= Böstlingen =

Böstlingen was a village in the old district (Altkreis) of Fallingbostel, located in the Heidmark in the north German state of Lower Saxony. In 1935/36 it was abandoned because the German Wehrmacht wanted to establish a major military training area, the Truppenübungsplatz Bergen on the heath and forest of the Heidmark. The inhabitants were forcibly resettled.

== History ==
Böstlingen was first documented in 1378. In the Celle treasury register (Schatzregister) in 1438 there is mention of 3 farms at Böstlingen.
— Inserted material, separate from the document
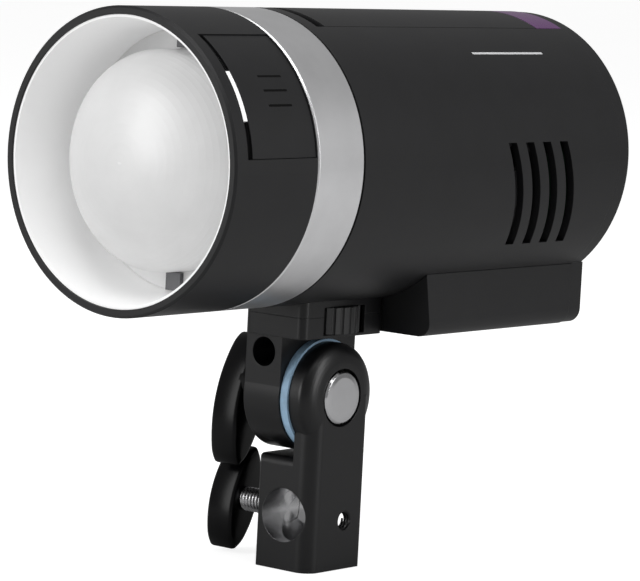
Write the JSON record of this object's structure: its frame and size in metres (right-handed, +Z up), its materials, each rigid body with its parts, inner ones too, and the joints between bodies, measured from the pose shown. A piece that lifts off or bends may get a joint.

For centuries heath farmers earned a living here by keeping moorland sheep, known as Heidschnucken. Not until the 19th century, when they succeeded in breaking up the hardpan and cultivating arable land, did sheep farming decline.

A parish was created, based on the village of Böstlingen, which included the neighbouring villages of Böstlingen, Fahrenholz, Pröbsten and Deil. At the time of the resettlement there were 208 parishioners.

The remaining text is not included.